Allegations of Charlie Chaplin's Jewishness have provided an ongoing and self-regenerating font of speculation, at least since the 1920s when author Israel Zangwill publicly outed the celebrity after asserting to have seen a picture of him underneath a chupa in a prayer shawl (New York Times). Hannah Arendt saw in Chaplin's persona "clearly Jewish traits" that ultimately lost favor with the rise of fascism (Arendt).
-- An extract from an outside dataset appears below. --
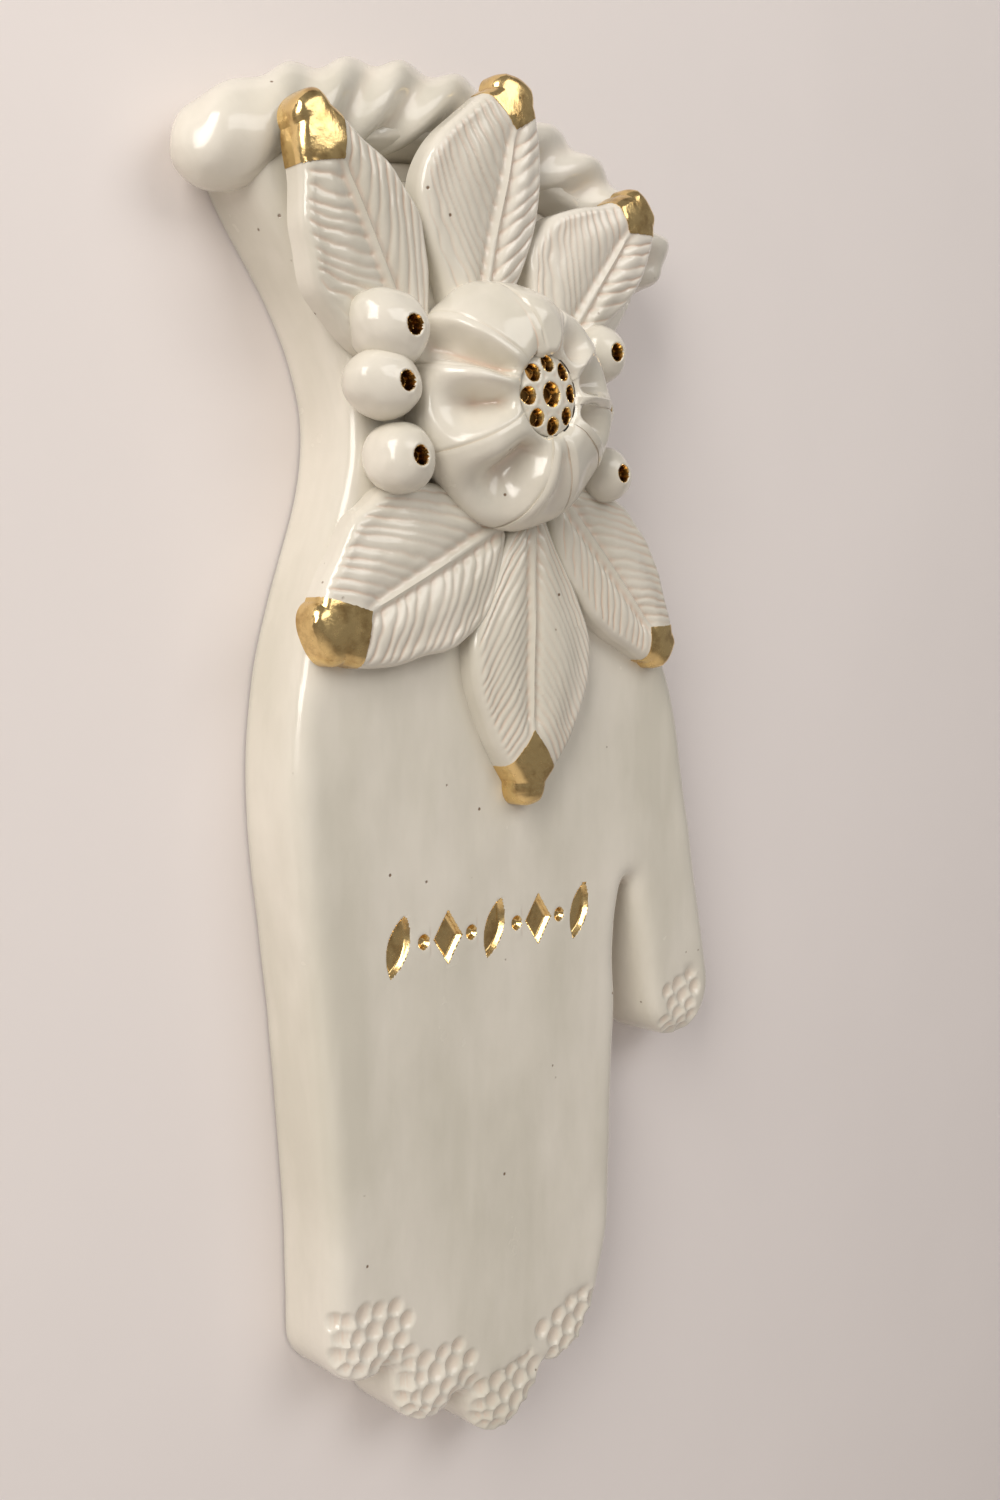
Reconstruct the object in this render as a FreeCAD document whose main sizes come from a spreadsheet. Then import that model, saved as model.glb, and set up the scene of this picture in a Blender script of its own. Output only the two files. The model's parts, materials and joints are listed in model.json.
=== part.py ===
import FreeCAD, Part
import math
import os

# A hanging ceramic hand: a hollow slab-built hand on a flat back slab, with a twisted
# rim, six leaves, six berries, a ten-petalled flower and thin fired gold lustre.
# X points right, Y into the wall, Z up. The origin is the centre of the hanging hole
# on the back face, and the hand hangs with its fingers down.

os.makedirs("parts", exist_ok=True)
doc = FreeCAD.newDocument("ceramic_hand")

# Driving sizes, millimetres, and degrees where the name says angle
drivingSizes = {
    "handDepth": 15.0,
    "backPlate": 4.5,
    "clayWall": 4.5,
    "edgeRound": 4.0,
    "holeDiameter": 8.0,
    "cuffWidth": 96.4,
    "cuffRise": 10.0,
    "wristWidth": 61.6,
    "wristDrop": 26.0,
    "palmWidth": 87.0,
    "knuckleWidth": 76.6,
    "fingerWidth": 20.0,
    "littleDrop": 199.5,
    "ringDrop": 213.5,
    "middleDrop": 223.5,
    "indexDrop": 215.0,
    "fingerNotch": 1.5,
    "thumbWidth": 22.4,
    "thumbDrop": 152.5,
    "thumbReach": 64.0,
    "thumbAngle": 12.2,
    "crotchDrop": 116.0,
    "crotchRound": 1.8,
    "rimSpan": 108.0,
    "rimCrown": 16.5,
    "rimRise": 17.0,
    "rimThickness": 17.0,
    "rimSeat": 4.0,
    "rimTwistLength": 26.0,
    "rimShift": 2.0,
    "flowerOffset": 1.5,
    "flowerDrop": 18.5,
    "flowerDiameter": 47.0,
    "flowerHeight": 17.5,
    "coreDiameter": 26.0,
    "seedDiameter": 13.6,
    "seedHeight": 3.0,
    "petalClearance": 0.2,
    "seedPit": 2.9,
    "seedEyePit": 4.0,
    "berryDiameter": 13.0,
    "berryPit": 3.2,
    "berrySink": 0.8,
    "leafThickness": 5.0,
    "leafEdge": 2.2,
    "leafClearance": 0.8,
    "lustreFilm": 0.3,
    "stampHeight": 11.0,
    "stampDepth": 1.0,
    "stampPitch": 12.4,
    "stampDrop": 118.5,
    "stampOffset": 3.6,
    "stampDot": 2.2,
}

sizes = doc.addObject("Spreadsheet::Sheet", "Sizes")
for row, (name, value) in enumerate(drivingSizes.items(), start=1):
    sizes.set("A%d" % row, name)
    sizes.set("B%d" % row, str(value))
    sizes.setAlias("B%d" % row, name)
doc.recompute()


def size(name):
    return float(sizes.get(name))


subParts = []


def keep(feature, label):
    feature.Label = label
    subParts.append(feature)
    return feature


def solidFeature(name, shape):
    feature = doc.addObject("Part::Feature", name)
    feature.Shape = shape
    return feature


def cutFeature(name, base, tool):
    feature = doc.addObject("Part::Cut", name)
    feature.Base = base
    feature.Tool = tool
    return feature


def flat(x, z):
    return FreeCAD.Vector(x, 0, z)


# Outline of the hand, drawn on the back face

def around(centre, radius, degrees):
    turn = math.radians(degrees)
    return flat(centre.x + radius * math.cos(turn), centre.z + radius * math.sin(turn))


def arcEdge(centre, radius, start, end):
    middle = (start + end) / 2
    return Part.Arc(around(centre, radius, start), around(centre, radius, middle),
                    around(centre, radius, end)).toShape()


def bearing(centre, point):
    return math.degrees(math.atan2(point.z - centre.z, point.x - centre.x))


def sideCurve(points, startWay, endWay):
    curve = Part.BSplineCurve()
    curve.interpolate(Points=points, InitialTangent=startWay, FinalTangent=endWay)
    return curve.toShape()


cuffShares = [(0.62, 3.8), (0.5, 1.0), (0.402, -0.33)]
leftPalmShares = [(0.436, 0.24), (0.5, 0.358), (0.468, 0.537), (0.426, 0.738)]
rightPalmShares = [(0.4425, 0.197), (0.569, 0.25), (0.684, 0.318), (0.739, 0.398), (0.787, 0.483)]
indexSideShares = [(0.4575, 0.85), (0.471, 0.738), (0.483, 0.625)]
fingerTips = [("littleDrop", -0.3525, 0.475), ("ringDrop", -0.137, 0.54),
              ("middleDrop", 0.108, 0.49), ("indexDrop", 0.333, 0.475)]
indexSideAngle = 15.0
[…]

Maurizio Viano more recently invoked Chaplin's oft-quoted "I do not have the honor of being Jewish" claim to mount a vigorous defense of Roberto Benigni against Jewish opposition to Life Is Beautiful (1997; Miramax, 1998) and the latter film's supposed trivialization of the Holocaust.

 

That Chaplin's Jewishness has functioned as a kind of durable cipher for reading all kinds of things, from secret Jewish identities to the rise of fascism to fears over pop culture trivialization of the Holocaust, is well-documented, no more so than in popular culture itself. Much of this attention has focused on biographical details and close analysis of Chaplin's dual role in The Great Dictator, both as a Jewish barber and as the Hitlerian Adenoid Hynkel. Yet scholarship has made little effort to historicize the actual perception of Chaplin as Jewish, especially in how this perception exists and functions in its own right and separately from the fictionalized characters of his films. Rather than emerging causally from The Great Dictator, speculations over whether Chaplin was Jewish had raged throughout the 1930s as a fluid, dynamic, and participatory site of exchange, both in public as well as in relatively private communication.  Before Chaplin's anti-fascist comedy had even gone into production, speculation over his identity was already guiding and shaping reception of the film to be. Furthermore, questions over whether Chaplin was or was not Jewish, at least throughout the 1930s, pointed to a particular set of underlying identity politics that could constantly regenerate its relevance by repeatedly coming back to the same self-recursive and unanswerable question. Or, as when faced in 1939 with evidence from a confidante that Chaplin was not Jewish, producer Walter Wanger put it far more succinctly than a verbose film historian could accomplish in 2015: "I am not certain C.C. is not a Jew." [orig. emph.]

 

Works Cited

 

Arendt, Hannah. "The Jew As Pariah: A Hidden Tradition." Jewish Social Studies 6.2 (1944): 99-122. JSTOR. Web. 11 Apr. 2015.

Viano, Maurizio. "Life Is Beautiful: Reception, Allegory, And Holocaust Laughter." Jewish Social Studies 5.3 (1999): 47-66. Academic Search Premier. Web. 11 Apr. 2015.

"Zangwill Berates Jewish Congress." New York Times (1923-Current file): 1. Nov 04 1923. ProQuest. Web. 11 Apr. 2015.